Pros:  Another beautiful book by Traci Sorrell who masterfully weaves details about the powwow into River’s story and includes lots more information at the end (the history of the jingle dress dance and its connection to healing was particularly interesting).  The illustrations perfectly capture the colors and movement of the dancers.

Cons:  I can always enjoy a photo or two in the back matter.

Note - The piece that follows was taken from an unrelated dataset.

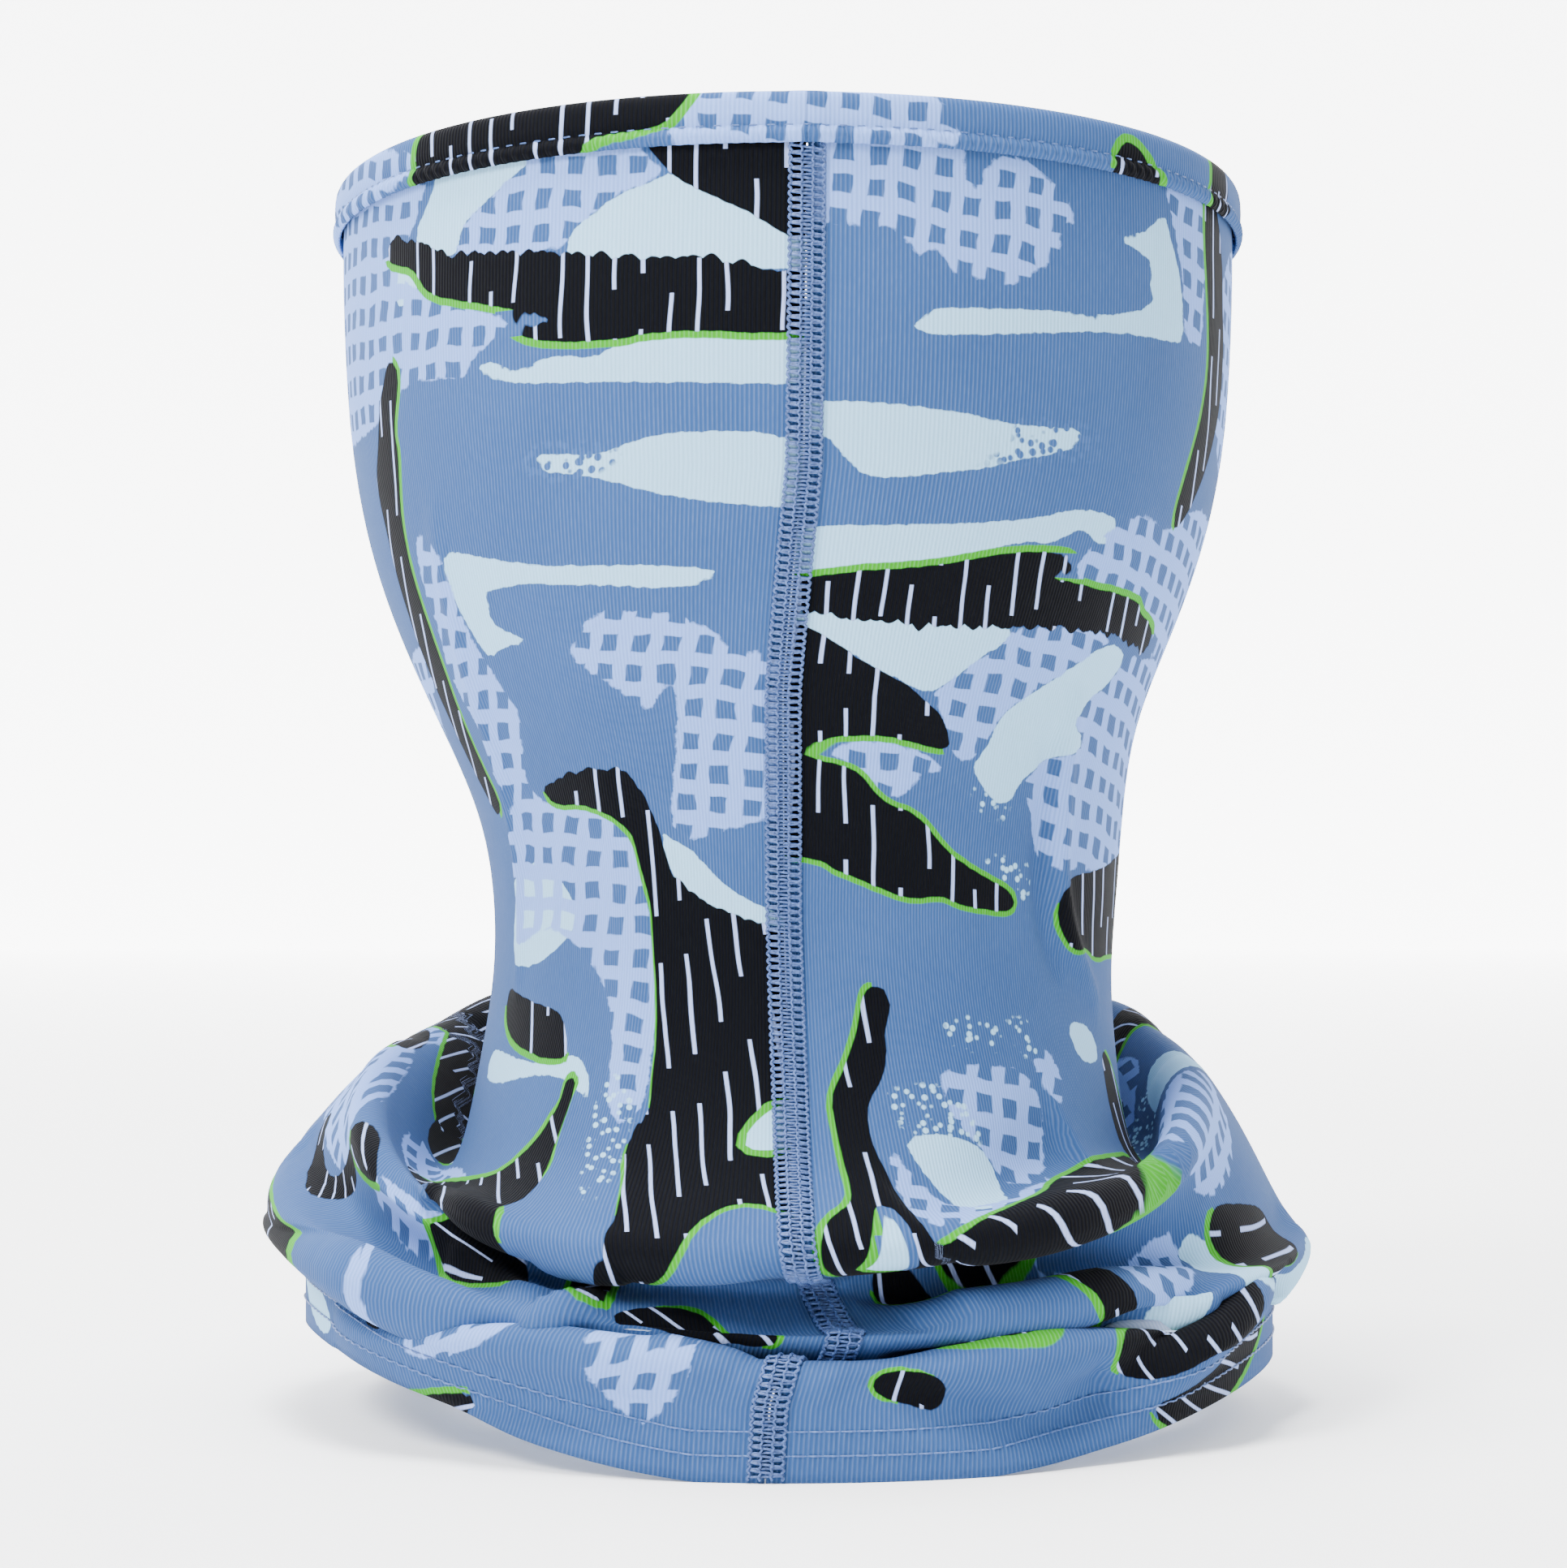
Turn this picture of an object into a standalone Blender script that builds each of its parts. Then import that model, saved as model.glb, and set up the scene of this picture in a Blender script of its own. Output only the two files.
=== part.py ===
"""A neck gaiter in its worn shape: a printed knit tube, wide over the face, drawn in at the
neck and bunched into a ring of folds at the base. It stands on its bottom hem.

The cloth is one panel, closed by a flatlock seam at the back of the neck (the -Y side).
A folded strip binds the top edge, and the bottom edge is turned up and coverstitched.
+Z is up, +X is the wearer's right as seen from behind, and the origin is at floor level.
"""

import math

import bmesh
import bpy
from mathutils import Vector

MM = 0.001

# Driving dimensions, in metres.
CLOTH_THICKNESS = 1.0 * MM
CLEARANCE = 0.35 * MM  # between one layer or thread and the next
BAND_HEIGHT = 8.0 * MM
BAND_HEADROOM = 1.6 * MM  # from the panel's raw top edge up to the band's fold
BAND_SHOULDER = 1.2 * MM  # how far down the band's fold curves over
BAND_STITCH_RISE = 2.2 * MM  # the stitch row, above the band's lower edge
HEM_HEIGHT = 11.0 * MM
HEM_ROW_RISES = (4.5 * MM, 8.5 * MM)  # the two needle rows, above the hem's edge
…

Apple and Magnolia by Laura Gehl, illustrated by Patricia Metola

Published by Flyaway Books

Summary:  Britta loves Apple and Magnolia, two trees who grow side-by-side, and is sure that they are friends.  Dad tells her kindly that he doesn’t think that’s possible, and big sister Bronwyn not-so-kindly agrees.  But Nana says that unusual friendships can be the most powerful.  When Magnolia starts to droop, Dad says she probably won’t make it through the winter, but Britta is sure that Apple can help Magnolia survive.  She encourages their friendship by knitting a long scarf to connect them and stringing lights in their branches so they can always see each other.  As winter turns to spring, Britta thinks that their branches are growing closer together, and Gran helps her create a chart to track this theory.  Magnolia is late to flower, but when the beautiful blooms finally appear, Britta is ready to celebrate.  Predictably, Dad and Bronwyn remain certain that Apple had nothing to do with Magnolia’s recovery, but Gran restates her position that unusual friendships are the most powerful of all.  40 pages; ages 4-8.

Pros:  This beautiful story includes friendship, a wise grandmother, and a nice dose of science, starting with an author’s note stating that scientists are just beginning to understand how trees communicate with each other.  Those wanting to learn more can read Lita Judge’s The Wisdom of Trees.  

Cons:  I was hoping for a little more of a change of heart from Dad.